▶ **Aim**: The records below hold a stretch from the line with "The build123d and" through the line with "return body + contact_tab(-inner_half, contact_tab_lap"; return exactly those lines, ends included, and nothing more.

▶ **Material for the task**:
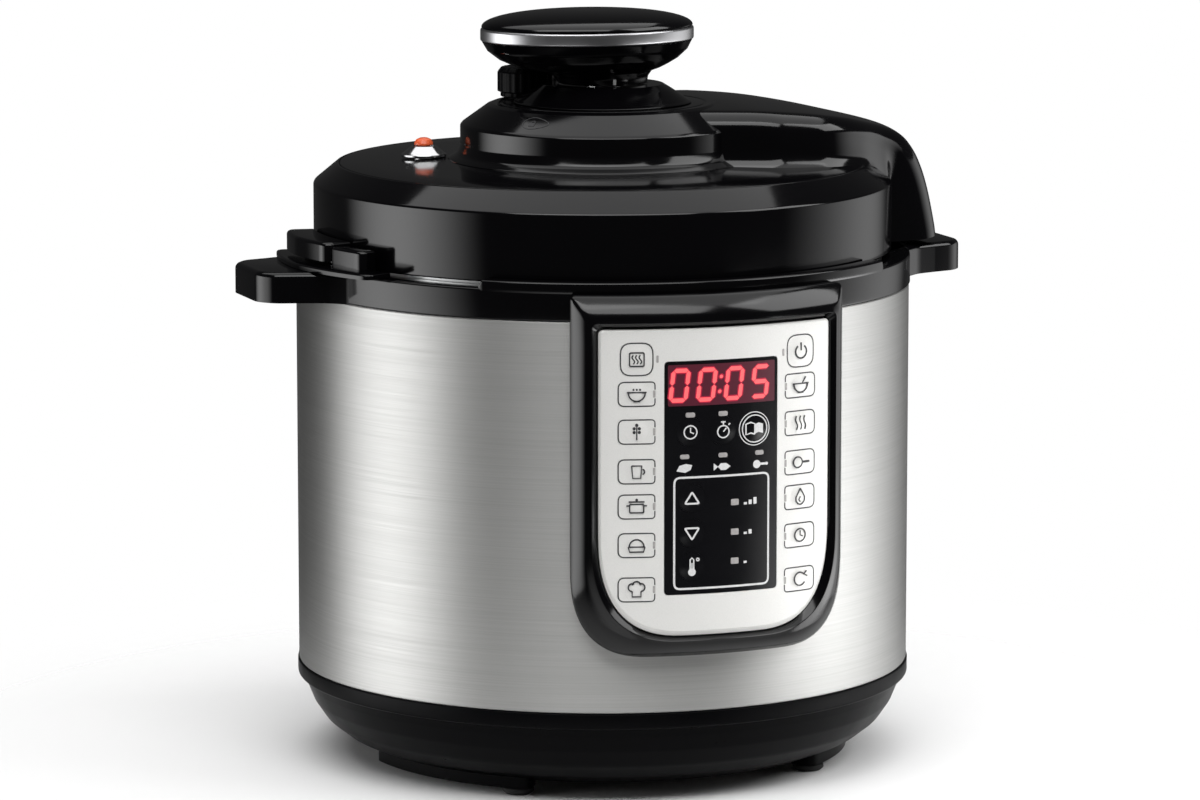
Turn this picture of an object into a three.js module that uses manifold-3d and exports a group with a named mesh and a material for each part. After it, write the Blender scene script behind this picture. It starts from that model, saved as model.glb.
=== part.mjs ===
// Electric pressure cooker: a stainless drum on a black base, with a control panel on the front (-Y),
// a lid on an arm that hinges over the right-hand side (+X), and a locking knob on top.
// Millimetres, +Z up; the drum's axis is the Z axis and the feet stand on Z = 0.

import * as THREE from 'three';
import { mergeVertices } from 'three/addons/utils/BufferGeometryUtils.js';
import Module from 'manifold-3d';

const wasm = await Module();
wasm.setup();

// ---------------------------------------------------------------- driving dimensions

const GAP = 0.3;                 // clearance between neighbouring pieces
const SEGMENTS = 36;             // facets around the drum and the lid
const INNER_SEGMENTS = 24;       // facets around the pots, plates and seals inside
const SMALL_SEGMENTS = 16;       // facets around valves, feet and shafts

const DRUM_R = 138;              // brushed sleeve
const SLEEVE_WALL = 0.8;
const SLEEVE_BOTTOM = 43.9;
const SLEEVE_TOP = 214.6;
const BASE_BAND_R = 138.5;       // black band that the sleeve stands on
const BASE_BAND_BOTTOM = 36.4;

const COLLAR_R = 138.5;          // black collar that carries the two side handles
const COLLAR_BORE_R = 126.5;
const COLLAR_TOP = 228;
const COLLAR_FRONT_TOP = 231.5;  // raised stretch behind the control panel
const COLLAR_FRONT_HALF_ANGLE = 45;
const HANDLE_BOTTOM = 216.5;
const HANDLE_TIP_X = 168;
const HANDLE_WALL = 3;

const PANEL_AXIS_R = 150;        // outer radius of the control panel's surround
const PANEL_BACK_R = 138.9;
const PANEL_HALF_WIDTH = 65.3;
const PANEL_BOTTOM = 69.5;
const PANEL_TOP = 226.8;
const PANEL_SLOPE = { angle: 50.3, distance: 132.7 }; // its flanks slope back: their facing and distance out
const FASCIA_R = 148.4;
const FASCIA_THICKNESS = 1.7;
const FASCIA_HALF_WIDTH = 53.4;
const FASCIA_BOTTOM = 80.6;
const FASCIA_TOP = 212.5;
const WINDOW_HALF_WIDTH = 25.9;
const WINDOW_BOTTOM = 97.6;
const WINDOW_TOP = 198.6;
const KEY_BACK_R = 145.4;
const KEY_TRAVEL_ROOM = 0.3;     // side clearance of a key in its hole
const KEY_COLUMN_ANGLE = 14.7;   // degrees either side of the middle of the panel
const KEY_WIDTH = 16.3;
const KEY_HEIGHT = 10.9;
const CORNER_KEY_SIZE = 14.5;
const KEY_ROWS = [200, 185, 168.7, 151.5, 136.3, 119.5, 100.2];

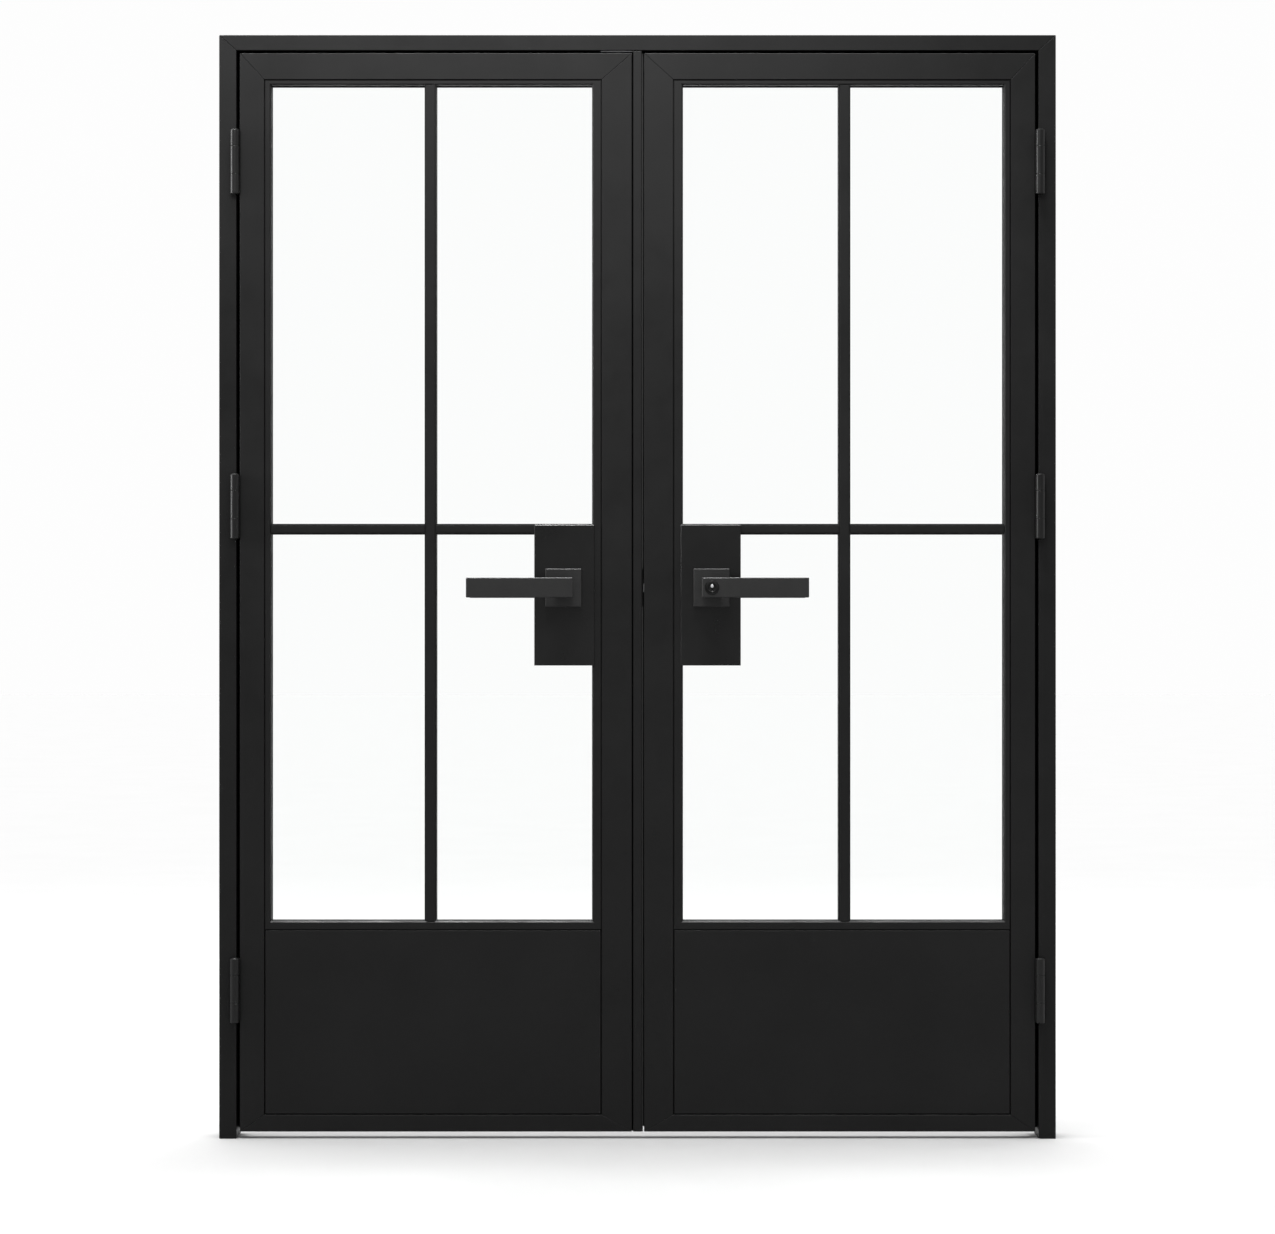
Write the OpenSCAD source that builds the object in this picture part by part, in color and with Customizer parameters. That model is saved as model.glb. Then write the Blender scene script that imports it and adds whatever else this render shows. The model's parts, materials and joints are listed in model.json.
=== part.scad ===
// Steel french doors in their frame. Millimetres, +Z up, the front faces -Y.
// X = 0 is the middle of the frame, Y = 0 the middle of the leaves' thickness, Z = 0 the floor.

/* [Frame] */
// Overall width of the frame
frame_w = 1560; // [1200:1:1900]
// Overall height of the frame
frame_h = 2058; // [1700:1:2500]
// Depth of the jambs and the head
frame_d = 80; // [70:1:120]
// Face width of a jamb
jamb_w = 32; // [26:1:60]
// Face height of the head
head_h = 28; // [24:1:60]
// Wall of the jambs and the head
frame_wall = 2.5; // [1.5:0.1:3]
// Width of a door stop
stop_w = 16; // [13:0.5:20]
// Radius of the fixing holes
anchor_r = 5.5; // [3:0.1:7]
// Height of each jamb's lowest fixing hole
anchor_z = 160; // [60:1:200]
// Distance from the frame's top down to each jamb's highest fixing hole
anchor_drop = 218; // [100:1:300]
// Spacing of the head's two fixing holes
head_anchor_gap = 900; // [400:1:1000]

/* [Leaves] */
// Thickness of a leaf
leaf_t = 45; // [40:1:55]
// Gap between a leaf and its jamb
side_gap = 6.6; // [6.3:0.1:8]
// Gap between the leaves and the head
top_gap = 5.7; // [4:0.1:8]
// Gap between the leaves and the floor
floor_gap = 13.4; // [8:0.1:20]
// Face width of a hinge stile
hinge_stile_w = 45.3; // [38:0.1:70]
// Distance from the middle of the frame to a meeting stile's inner edge
stile_reach = 66.6; // [55:0.1:90]
// Face height of a top rail
top_rail_h = 48.9; // [35:0.1:80]
// Face height of a bottom rail
bottom_rail_h = 31.3; // [25:0.1:80]
// Height of the kick panel's field
kick_h = 345; // [200:1:500]
// Height of the hidden rail under the glass
mid_rail_h = 40; // [30:1:60]
// Wall of the leaves' tubes
tube_wall = 2; // [1.5:0.1:3]
// Thickness of the kick panels' sheet
sheet_t = 1.5; // [1:0.1:2.5]

/* [Astragal] */
// Width of the astragal bar
astragal_w = 16.8; // [15:0.1:24]
// Thickness of the spine that joins the bar to the left leaf
spine_t = 2.2; // [1.5:0.1:4]
// Working gap between the bar and the right leaf
meeting_gap = 3.9; // [3.5:0.1:6]
// Gap between the bar and the head
astragal_top_gap = 1.6; // [1:0.1:3]

/* [Glazing] */
// Width of the shadow groove around the beads and kick panels
groove_w = 2.2; // [1.5:0.1:4]
// Depth of the shadow groove
groove_d = 6; // [4:0.1:8]
// Depth of a bead
bead_d = 12; // [9:0.1:14]
// Bevel on a bead's inner edge
bead_bevel = 2.5; // [1:0.1:4]
// Width of the bead on the hinge side, groove included
bead_hinge_w = 12.7; // [10:0.1:20]
// Width of the bead on the meeting side, groove included
bead_meeting_w = 18.2; // [12:0.1:22]
// Width of the top bead, groove included
bead_top_w = 10.2; // [10:0.1:20]
// Width of the bottom bead, groove included
bead_bottom_w = 16.4; // [12:0.1:22]
// Thickness of the glass units
glass_t = 18; // [14:0.1:20]
// Space between a pane's edge and what surrounds it
glass_play = 2; // [1.5:0.1:3]
// How far the gasket laps onto the glass
gasket_lap = 4.5; // [3:0.1:5]
// How far a vertical glazing bar lies outwards from the middle of its glass
bar_shift = 2; // [0:0.1:20]
// Height of the horizontal glazing bars
bar_z = 1137; // [1090:1:1250]
// Face width of a vertical glazing bar
bar_w = 22; // [20:0.1:30]
// Face height of a horizontal glazing bar
cross_bar_h = 19.5; // [18:0.1:30]
// Width of the shoulder on each side of a bar's raised face
bar_shoulder = 3.2; // [2:0.1:5]
// Depth of that shoulder
bar_step = 3; // [1:0.1:5]
// Width of a bar's web between the panes
web_w = 6; // [4:0.1:8]

/* [Hinges] */
// Height of the bottom hinges' middle above the leaves' lower edge
hinge_rise = 263.6; // [150:0.1:350]
// Distance from the leaves' upper edge down to the top hinges' middle
hinge_drop = 203.3; // [120:0.1:300]
// Distance from the top hinges' middle down to the middle hinges' middle
hinge_step = 642; // [500:1:800]
// Radius of a hinge barrel
barrel_r = 8.75; // [7:0.05:12]
// Heights of a barrel's three knuckles, from the bottom
knuckle_hs = [36.5, 52, 30];
// Gap between two knuckles
knuckle_gap = 0.4; // [0.2:0.1:1]
// Space between a hinge barrel and the leaves' front plane
barrel_clear = 0.75; // [0.4:0.05:3]
// Distance from the jamb's inner face to the hinge axis, into the jamb
axis_in = 2; // [1:0.1:2.5]
// Radius of a hinge pin
pin_r = 5; // [3.5:0.1:5.5]
// Thickness of a hinge flap
flap_t = 2.5; // [2:0.1:2.8]
// Depth of a hinge flap behind the leaves' front plane
flap_d = 34; // [28:1:40]
// Radius of a hinge screw's shank
hinge_screw_r = 2.5; // [2:0.1:2.7]

/* [Handles] */
// Height of the levers
lever_z = 1027.5; // [980:0.5:1060]
// Distance from the middle of the frame to a lever's axis
lever_x = 138; // [130:1:142]
// Width of a lock cover plate
plate_w = 112; // [108:1:135]
// Height of a lock cover plate
plate_h = 262.5; // [200:0.5:300]
// Thickness of a lock cover plate
plate_t = 3; // [2:0.1:5]
// How far a cover plate's top stands above the glazing bar's middle
plate_over_bar = 8; // [6:0.1:9]
// How far a cover plate stands past the lock box
plate_lap = 7; // [6.6:0.1:9]
// Width of a rose
rose_w = 67; // [60:1:80]
// Height of a rose
rose_h = 71; // [60:1:85]
// Thickness of a rose
rose_t = 8; // [6:0.1:12]
// Distance from a cover plate to a lever's outer face
lever_out = 55; // [45:1:65]
// Length of a lever from its axis to its tip
lever_reach = 179.5; // [120:0.5:190]
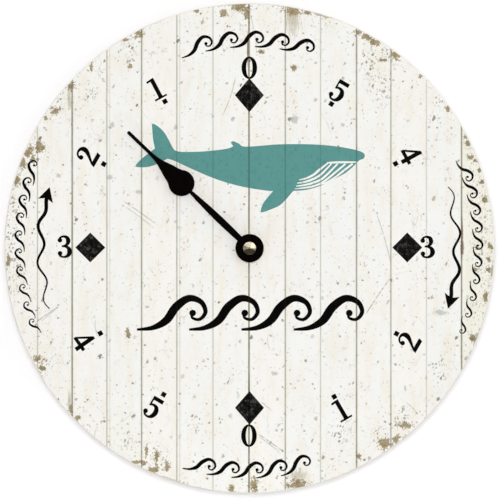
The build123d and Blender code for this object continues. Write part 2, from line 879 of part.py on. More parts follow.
def make_contact_plus():
    near = battery_depth - contact_width / 2
    far = battery_depth + contact_width / 2
    inner = contact_thickness - inner_half
    low = battery_height - leaf_ramp
    high = circuit_low + contact_tab_height
    body = block(-inner_half, inner, low, high, near, far)
    return body + contact_tab(-inner_half, contact_tab_lap - board_half_width)


def make_contact_minus():
    near = battery_depth - contact_width / 2
    far = battery_depth + contact_width / 2
    outer = inner_half - contact_thickness / 2
    reach = contact_thickness - inner_half + battery_length + contact_thickness / 2
    high = circuit_low + contact_tab_height
    flat = leaf_flat / 2
    route = Polyline(
        (outer, battery_height - flat - leaf_ramp - contact_slot_side),
        (outer, battery_height - flat - leaf_ramp),
        (reach, battery_height - flat),
        (reach, battery_height + flat),
        (outer, battery_height + flat + leaf_ramp),
        (outer, high),
    )
    body = slab(trace(route, contact_thickness), near, far)
    return body + contact_tab(board_half_width - contact_tab_lap, inner_half)


save("dial_board", make_dial_board())
save("dial_sheet", make_dial_sheet())
save("movement_case", make_movement_case())
save("back_cover", make_back_cover())
save("cover_screws", make_cover_screws())
save("bush", make_bush())
save("hanger", make_hanger())
save("rubber_washer", make_rubber_washer())
save("brass_washer", make_brass_washer())
save("hex_nut", make_hex_nut())
save("hand", make_hand())
save("hand_collet", make_hand_collet())
save("cap_nut", make_cap_nut())
save("tide_arbor", make_tide_arbor())
save("tide_wheel", make_tide_wheel())
save("reduction_wheel", make_reduction_wheel())
save("centre_pinion", make_centre_pinion())
save("clutch_spring", make_clutch_spring())
save("setting_pinion", make_setting_pinion())
save("setting_knob", make_setting_knob())
save("centre_wheel", make_centre_wheel())
save("third_wheel", make_third_wheel())
save("fourth_wheel", make_fourth_wheel())
save("fifth_wheel", make_fifth_wheel())
save("rotor_pinion", make_rotor_pinion())
save("rotor_magnet", make_rotor_magnet())
save("stator", make_stator())
save("coil_core", make_coil_core())
save("coil_bobbin", make_coil_bobbin())
save("coil_winding", make_coil_winding())
save("circuit_board", make_circuit_board())
save("quartz_crystal", make_quartz_crystal())
save("chip_cover", make_chip_cover())
save("battery", make_battery())
save("contact_plus", make_contact_plus())
save("contact_minus", make_contact_minus())
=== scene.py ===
from math import cos, hypot, pi, radians, sin

import bmesh
import bpy
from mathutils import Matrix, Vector
from mathutils.geometry import delaunay_2d_cdt


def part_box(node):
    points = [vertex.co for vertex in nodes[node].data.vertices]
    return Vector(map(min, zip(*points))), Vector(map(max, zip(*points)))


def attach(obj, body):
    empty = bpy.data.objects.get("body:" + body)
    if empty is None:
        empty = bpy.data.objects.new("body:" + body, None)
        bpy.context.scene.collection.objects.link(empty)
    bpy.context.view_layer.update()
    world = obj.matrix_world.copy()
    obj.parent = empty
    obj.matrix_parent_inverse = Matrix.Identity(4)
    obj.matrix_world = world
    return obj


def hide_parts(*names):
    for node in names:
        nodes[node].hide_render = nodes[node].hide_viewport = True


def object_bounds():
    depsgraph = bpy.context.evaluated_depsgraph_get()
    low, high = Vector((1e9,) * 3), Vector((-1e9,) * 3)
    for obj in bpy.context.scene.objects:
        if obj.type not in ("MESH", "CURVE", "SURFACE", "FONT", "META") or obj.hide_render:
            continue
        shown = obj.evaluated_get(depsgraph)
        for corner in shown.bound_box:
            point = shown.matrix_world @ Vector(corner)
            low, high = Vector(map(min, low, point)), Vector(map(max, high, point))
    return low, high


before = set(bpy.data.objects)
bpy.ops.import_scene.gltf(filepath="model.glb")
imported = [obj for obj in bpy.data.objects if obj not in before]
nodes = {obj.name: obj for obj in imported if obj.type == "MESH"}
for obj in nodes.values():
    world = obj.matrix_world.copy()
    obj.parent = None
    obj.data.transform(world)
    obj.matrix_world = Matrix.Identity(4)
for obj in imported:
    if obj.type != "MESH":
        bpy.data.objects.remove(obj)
cadLow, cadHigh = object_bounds()
scene = bpy.context.scene
mm = 0.001
print("frame loaded with", len(nodes), "CAD nodes")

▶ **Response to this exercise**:
The build123d and Blender code for this object continues. Write part 2, from line 879 of part.py on. More parts follow.
def make_contact_plus():
    near = battery_depth - contact_width / 2
    far = battery_depth + contact_width / 2
    inner = contact_thickness - inner_half
    low = battery_height - leaf_ramp
    high = circuit_low + contact_tab_height
    body = block(-inner_half, inner, low, high, near, far)
    return body + contact_tab(-inner_half, contact_tab_lap - board_half_width)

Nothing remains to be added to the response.